# Create Parametric Curves Graphically and Kinesthetically

In this guest post, Nate Burchell describes a sketch he uses with his students to explore parametric functions. In this process students work entirely in a graphical world, manipulating graphs directly rather than by way of equations. (Nate teaches in Seoul, Korea, where I enjoyed his family’s hospitality when I attended ICME in 2012. His blog has many wonderful Sketchpad resources.)

— Guest post by Nate Burchell

I have been playing around with an idea in Sketchpad which I have been calling a “tactile function.” It is a function defined by independent points, points that the user can move to make the function respond. Drag the light-blue points in the graph below to see what this feels like. (Drag t on the x-axis to change the independent variable.)

You define a tactile function not by writing an equation, but by grabbing the graph and shaping it. Functions are usually considered to be symbolic ideas that have graphical representations. What if instead we designed the graph directly and let the equation be what it may?

(This process reminds me of the Doing-Undoing habit of mind that Mark Driscoll describes in Fostering Algebraic Thinking. If we change our perspective to flip an idea around, we might encounter good math and interesting connections.)

Math teachers define functions by their graphs every time they scribble a curve on the board. If I want to show an increasing function whose graph changes concavity twice, I just draw a curve with those characteristics. It would be a lot more trouble, and less enlightening for students, to figure out an equation that has the desired features.
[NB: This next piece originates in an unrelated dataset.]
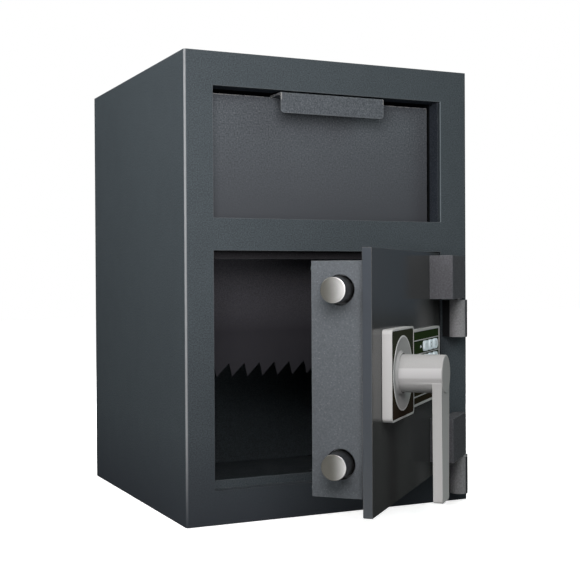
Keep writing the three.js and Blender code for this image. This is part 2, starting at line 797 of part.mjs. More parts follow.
place(door, 'bolt_box', boltBox(), hammerPaint);
place(door, 'bolt_box_cover', boxCover(), hammerPaint);
boxCorners(boxSheet + boxPost / 2).forEach(([x, z], index) => {
  place(door, `cover_screw_${index + 1}`, coverScrew(x, z), zincSteel);
});

// Locking bolts and the blocks that guide them
function lockingBolt(z) {
  const tip = boxFreeX - boltProud;
  const end = carriageFreeX - seatGap;
  return turned([
    [0, tip],
    [boltRadius - boltBevel, tip],
    [boltRadius, tip + boltBevel],
    [boltRadius, end],
    [0, end],
  ], 'x', behindFace(boltDepth), z);
}

function boltGuide(z) {
  const half = boltRadius + guideWall;
  const near = boxFreeX + boxSheet + guideFromBoxSide;
  const body = block(near, near + guideLength, behindFace(doorThickness + seatGap),
    behindFace(boltDepth + half), z - half, Math.min(z + half, boxTopZ - boxSheet - seatGap));
  const bore = rod(boltRadius + guideClearance, 'x', near - cutOverrun, near + guideLength + cutOverrun,
    behindFace(boltDepth), z);
  return cut(body, bore);
}

place(door, 'bolt_upper', lockingBolt(upperBoltZ), brightSteel);
place(door, 'bolt_lower', lockingBolt(lowerBoltZ), brightSteel);
place(door, 'bolt_guide_upper', boltGuide(upperBoltZ), zincSteel);
place(door, 'bolt_guide_lower', boltGuide(lowerBoltZ), zincSteel);

// Carriage: a bar between the bolts, slotted for the cam pin, with a notched tail for the latch
function carriageBar() {
  const front = behindFace(carriageFrontDepth);
  const back = front + carriageThickness;
  const bar = block(carriageFreeX, carriageFreeX + carriageWidth, front, back,
    lowerBoltZ - carriageEndRun, upperBoltZ + carriageEndRun);
  const tailLow = lockTopZ + tailAboveLock;
  const tailEnd = lockMiddleX + latchWidth / 2 + tailPastLatch;
  const tail = block(carriageFreeX, tailEnd, front, back, tailLow, tailLow + tailHeight);
  const notchHalf = latchWidth / 2 + slotClearance;
  const notch = block(lockMiddleX - notchHalf, lockMiddleX + notchHalf,
    front - cutOverrun, back + cutOverrun, tailLow - cutOverrun, tailLow + latchTravel + slotEndRun);
  const pinX = handleX - boltTravel / 2;
  const pinLow = handleZ + camPinReach * Math.cos(handleTurn / 2 * degree);
  const pinHigh = handleZ + camPinReach;
  const half = camPinRadius + slotClearance;
  const slotShape = roundedRectangle(pinX - half, pinX + half, pinLow - half - slotEndRun,
    pinHigh + half + slotEndRun, half);
  const slot = drawnOut(slotShape, 'y', front - cutOverrun, back + cutOverrun);
  return cut(join(bar, tail), notch, slot);
}

place(door, 'bolt_carriage', carriageBar(), zincSteel);

// Handle: hub and lever in one casting, on a spindle that turns the cam
function handleLever() {
  const outer = behindFace(-hubEndProud);
  const hub = turned([
    [0, outer],
    [hubRadius - hubBevel, outer],
    [hubRadius, outer + hubBevel],
    [hubRadius, behindFace(-hubBaseProud)],
    [0, behindFace(-hubBaseProud)],
  ], 'y', handleX, handleZ);
  const shape = new THREE.Shape();
  const low = handleZ - leverLength;
  shape.moveTo(handleX - leverTopHalfWidth, handleZ);
  shape.lineTo(handleX - leverBottomHalfWidth, low + leverCornerRadius);
  shape.quadraticCurveTo(handleX - leverBottomHalfWidth, low,
    handleX - leverBottomHalfWidth + leverCornerRadius, low);
  shape.lineTo(handleX + leverBottomHalfWidth - leverCornerRadius, low);
  shape.quadraticCurveTo(handleX + leverBottomHalfWidth, low,
    handleX + leverBottomHalfWidth, low + leverCornerRadius);
  shape.lineTo(handleX + leverTopHalfWidth, handleZ);
  const bar = drawnOut(shape, 'y', outer + leverSetBack, outer + leverThickness);
  const socket = rod(spindleRadius + seatGap, 'y', behindFace(-hubBaseProud - spindleIntoHub - seatGap),
    behindFace(cutOverrun), handleX, handleZ, smallSegments);
  return cut(join(hub, bar), socket);
}

function handleSpindle() {
  return rod(spindleRadius, 'y', behindFace(-hubBaseProud - spindleIntoHub),
    behindFace(camDepth + camThickness), handleX, handleZ, smallSegments);
}

function boltCam() {
  const front = behindFace(camDepth);
  const back = front + camThickness;
  const disc = rod(camRadius, 'y', front, back, handleX, handleZ, roundSegments / 2);
  const pinX = handleX - camPinReach * Math.sin(handleTurn / 2 * degree);
  const pinZ = handleZ + camPinReach * Math.cos(handleTurn / 2 * degree);
  const pinRoot = back - camThickness / 2;
  const pin = rod(camPinRadius, 'y', pinRoot, back + camPinLength, pinX, pinZ, smallSegments);
  const bore = rod(spindleRadius + seatGap, 'y', front - cutOverrun, back + cutOverrun,
    handleX, handleZ, smallSegments);
  return join(cut(disc, bore), pin);
}

function camClip() {
  const start = behindFace(doorThickness + seatGap);
  const ring = rod(camClipRadius, 'y', start, start + camClipThickness, handleX, handleZ, smallSegments);
  const bore = rod(spindleRadius + seatGap, 'y', start - cutOverrun, start + camClipThickness + cutOverrun,
    handleX, handleZ, smallSegments);
  return cut(ring, bore);
}

place(door, 'handle_lever', handleLever(), satinCasting);
place(door, 'handle_spindle', handleSpindle(), zincSteel);
place(door, 'bolt_cam', boltCam(), zincSteel);
place(door, 'spindle_clip', camClip(), zincSteel);

// Escutcheon: a bezel with a dark inlay and a dished rose round the hub
function escutcheonEdges(inset) {
  const halfX = escutcheonWidth / 2 - inset;
  const halfZ = escutcheonHeight / 2 - inset;
  return [handleX - halfX, handleX + halfX, handleZ - halfZ, handleZ + halfZ];
}

function escutcheonBezel() {
  const outer = behindFace(-escutcheonThickness);
  const floor = outer + escutcheonInlay;
  const shape = roundedRectangle(...escutcheonEdges(0), escutcheonCornerRadius);
  const body = drawnOut(shape, 'y', outer, behindFace(-seatGap));
  const inner = roundedRectangle(...escutcheonEdges(escutcheonBorder),
    escutcheonCornerRadius - escutcheonBorder);
  const pocket = drawnOut(inner, 'y', outer - cutOverrun, floor);
  const seat = rod(roseRadius + seatGap / 2, 'y', outer - cutOverrun, outer + roseSink, handleX, handleZ);
  const bore = rod(spindleRadius + spindleClearance, 'y', outer - cutOverrun, behindFace(cutOverrun),
    handleX, handleZ, smallSegments);
  return cut(body, pocket, seat, bore);
}

function escutcheonInlayPlate() {
  const outer = behindFace(-escutcheonThickness);
  const inset = escutcheonBorder + seatGap / 2;
  const shape = roundedRectangle(...escutcheonEdges(inset), escutcheonCornerRadius - inset);
  const plate = drawnOut(shape, 'y', outer + seatGap, outer + escutcheonInlay - weldGap);
  const hole = rod(roseRadius + seatGap / 2, 'y', outer - cutOverrun, outer + cutOverrun, handleX, handleZ);
  return cut(plate, hole);
}

function handleRose() {
  const outer = behindFace(-escutcheonThickness);
  const bore = hubRadius + hubClearance;
  return turned([
    [bore, outer + roseSink - weldGap],
    [bore, outer],
    [bore + roseCollarTop, outer],
    [bore + roseCollar, outer + roseDish],
    [roseRadius - roseRim, outer],
    [roseRadius, outer],
    [roseRadius, outer + roseSink - weldGap],
    [bore, outer + roseSink - weldGap],
  ], 'y', handleX, handleZ);
}

place(door, 'escutcheon', escutcheonBezel(), bezelPlastic);
place(door, 'escutcheon_inlay', escutcheonInlayPlate(), darkFace);
place(door, 'handle_rose', handleRose(), satinCasting);

// Keypad: a dark panel under a frame with six windows, and twelve sprung keys
const keyRowTop = keypadTopZ - headerHeight;
const frameBack = behindFace(-keypadThickness + keypadFrame);
const panelFace = frameBack + weldGap;

function keyCentre(row, column) {
  const x = keypadRightX - keyFirstInset - keyWidth / 2 - (keyColumns - 1 - column) * (keyWidth + keyGap);
  const z = keyRowTop - keyRowHeight * (row + 1 / 2);
  return [x, z];
}

function keypadPanel() {
  const inset = keypadBorder / 2;
  const shape = roundedRectangle(keypadLeftX + inset, keypadRightX - inset, keypadBottomZ + inset,
    keypadTopZ - inset, keypadCornerRadius - inset);
  const plate = drawnOut(shape, 'y', panelFace, behindFace(-seatGap));
  const pockets = [];
  for (let row = 0; row < keyRows; row += 1) {
    for (let column = 0; column < keyColumns; column += 1) {
      const [x, z] = keyCentre(row, column);
      const halfX = keyWidth / 2 + keyClearance;
      const halfZ = keyHeight / 2 + keyClearance;
      const hole = roundedRectangle(x - halfX, x + halfX, z - halfZ, z + halfZ,
        keyCornerRadius + keyClearance);
      pockets.push(drawnOut(hole, 'y', panelFace - cutOverrun,
        keyBackY() + keyTravel + keyClearance, pocketSegments));
    }
  }
  const [ledX, ledZ] = ledCentre();
  pockets.push(rod(ledRadius + seatGap, 'y', panelFace - cutOverrun, panelFace + ledHeight + seatGap,
    ledX, ledZ, smallSegments / 2));
  return cut(plate, ...pockets);
}

function keyBackY() {
  return behindFace(-seatGap - keyTravel - keyClearance * 2);
}

function ledCentre() {
  const [x, z] = keyCentre(0, 0);
  return [x - keyWidth / 2 - ledFromKeys, z];
}

function keypadFrameBody() {
  const outer = behindFace(-keypadThickness);
  const shape = roundedRectangle(keypadLeftX, keypadRightX, keypadBottomZ, keypadTopZ, keypadCornerRadius);
  const body = drawnOut(shape, 'y', outer, behindFace(-seatGap));
  const wall = keypadBorder / 2 - seatGap;
  const under = roundedRectangle(keypadLeftX + wall, keypadRightX - wall, keypadBottomZ + wall,
    keypadTopZ - wall, keypadCornerRadius - wall);
  const cavity = drawnOut(under, 'y', frameBack, behindFace(cutOverrun));
  const windows = [];
  const edges = [keypadTopZ - keypadBorder];
  for (let row = 0; row <= keyRows; row += 1) {
    const line = keyRowTop - keyRowHeight * row;
    edges.push(line + keypadDivider / 2, line - keypadDivider / 2);
  }
  edges.push(keypadBottomZ + keypadBorder);
  for (let i = 0; i < edges.length; i += 2) {
    windows.push(block(keypadLeftX + keypadBorder, keypadRightX - keypadBorder,
      outer - cutOverrun, frameBack + cutOverrun, edges[i + 1], edges[i]));
  }
  return cut(body, cavity, ...windows);
}

function keyCap(row, column) {
  const [x, z] = keyCentre(row, column);
  const front = panelFace - keyProud;
  const halfX = keyWidth / 2;
  const halfZ = keyHeight / 2;
  const shape = roundedRectangle(x - halfX, x + halfX, z - halfZ, z + halfZ, keyCornerRadius);
  const crown = roundedRectangle(x - halfX + keyBevel, x + halfX - keyBevel, z - halfZ + keyBevel,
    z + halfZ - keyBevel, keyCornerRadius - keyBevel);
  return join(drawnOut(shape, 'y', front + keyBevel / 2, keyBackY()),
    drawnOut(crown, 'y', front, front + keyBevel));
}

function ledLens() {
  const [x, z] = ledCentre();
  return turned([
    [0, panelFace - ledHeight],
    [ledRadius / 2, panelFace - ledHeight],
    [ledRadius, panelFace],
    [ledRadius, panelFace + ledHeight],
    [0, panelFace + ledHeight],
  ], 'y', x, z, smallSegments / 2);
}

place(door, 'keypad_panel', keypadPanel(), darkFace);
place(door, 'keypad_frame', keypadFrameBody(), bezelPlastic);
place(door, 'keypad_led', ledLens(), ledPlastic);
const keyNames = ['1', '2', '3', '4', '5', '6', '7', '8', '9', 'star', '0', 'hash'];
keyNames.forEach((label, index) => {
  const row = Math.floor(index / keyColumns);
  place(door, `key_${label}`, keyCap(row, index % keyColumns), keyPlastic);
});

// Lock case behind the keypad, with a latch that rises into the carriage's notch
function latchEdges(clearance) {
  return [
    lockMiddleX - latchWidth / 2 - clearance,
    lockMiddleX + latchWidth / 2 + clearance,
    behindFace(boltDepth) - latchThickness / 2 - clearance,
    behindFace(boltDepth) + latchThickness / 2 + clearance,
  ];
}

function lockCase() {
  const near = behindFace(doorThickness + seatGap);
  const body = block(lockLeftX, lockRightX, near, near + lockThickness, lockBottomZ, lockTopZ);
  const floor = lockTopZ + latchProud - latchLength - seatGap;
  const pocket = block(...latchEdges(latchClearance), floor, lockTopZ + cutOverrun);
  return cut(body, pocket);
}

function lockLatch() {
  const top = lockTopZ + latchProud;
  return block(...latchEdges(0), top - latchLength, top);
}

place(door, 'lock_case', lockCase(), lockCasting);
place(door, 'lock_latch', lockLatch(), brightSteel);

export default safe;
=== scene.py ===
import json
import math

import bpy
from mathutils import Matrix, Vector


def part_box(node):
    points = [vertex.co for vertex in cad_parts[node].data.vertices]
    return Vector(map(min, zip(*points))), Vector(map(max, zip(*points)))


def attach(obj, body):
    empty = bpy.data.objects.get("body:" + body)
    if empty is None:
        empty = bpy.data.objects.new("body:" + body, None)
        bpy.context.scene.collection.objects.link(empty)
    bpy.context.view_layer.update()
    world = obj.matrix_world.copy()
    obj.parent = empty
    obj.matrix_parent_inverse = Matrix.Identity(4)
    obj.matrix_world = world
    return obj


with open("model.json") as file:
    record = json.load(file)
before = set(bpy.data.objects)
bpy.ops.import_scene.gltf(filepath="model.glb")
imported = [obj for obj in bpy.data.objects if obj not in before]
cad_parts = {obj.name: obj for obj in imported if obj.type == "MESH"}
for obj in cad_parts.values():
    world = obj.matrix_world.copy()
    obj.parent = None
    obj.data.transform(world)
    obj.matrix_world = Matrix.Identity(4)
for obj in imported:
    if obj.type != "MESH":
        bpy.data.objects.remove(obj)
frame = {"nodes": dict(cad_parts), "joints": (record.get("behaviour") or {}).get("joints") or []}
nodes = frame["nodes"]
joints = {joint["name"]: joint for joint in frame["joints"]}
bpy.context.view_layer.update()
print("stage: frame loaded,", len(nodes), "nodes")


# Directions of the cabinet, and the door's own turned frame, taken from its joints

left = (-1.0, 0.0, 0.0)
right = (1.0, 0.0, 0.0)
front = (0.0, -1.0, 0.0)
back = (0.0, 1.0, 0.0)
down = (0.0, 0.0, -1.0)
up = (0.0, 0.0, 1.0)
hingePoint = Vector(joints["door_hinge"]["pos_m"])
handlePoint = Vector(joints["handle_turn"]["pos_m"])
outward = -Vector(joints["handle_turn"]["axis"]).normalized()
toFree = -Vector(joints["bolt_throw"]["axis"]).normalized()
toHinge = -toFree
doorTurn = math.atan2(toHinge.y, toHinge.x)


def centreOf(name):
    low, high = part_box(name)
    return (low + high) / 2.0


# Node tree helpers

def feed(tree, socket, value):
    if isinstance(value, (int, float)):
        socket.default_value = value
    elif isinstance(value, (tuple, list, Vector)):
        missing = len(socket.default_value) - len(value)  # a colour's alpha
        socket.default_value = tuple(value) + (1.0,) * missing
    else:
        tree.links.new(value, socket)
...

An example I draw with chalk or marker has limitations: It’s strictly graphical, I can’t get accurate numeric information from it, and I can’t easily change its shape. But Sketchpad allows me to construct a function that’s mathematically well-defined and easy to modify.

Recently my calculus students were studying parametric curves. The graphs in this topic are difficult for students to produce and comprehend, and I realized that we could explore this topic through tactile functions.

In this sketch, two functions of t determine x and y coordinates of a point, located at (x(t), y(t)). The path of that point defines the parametric curve on the left. Drag t and observe how the values of x(t) and y(t) control the location of the red point on the left as it traces out the parametric curve defined by the blue and green graphs.

Use the page navigation arrows in the lower-right corner of the websketch to see examples of the parametric curves you can make by adjusting functions x(t) and y(t).

To make your own design, redefine the x(t) and y(t) functions by dragging the 8 points that determine each of them. Try to make a pretzel, a circle, a star, or your favorite letter. On the right is a sailboat one of my students made.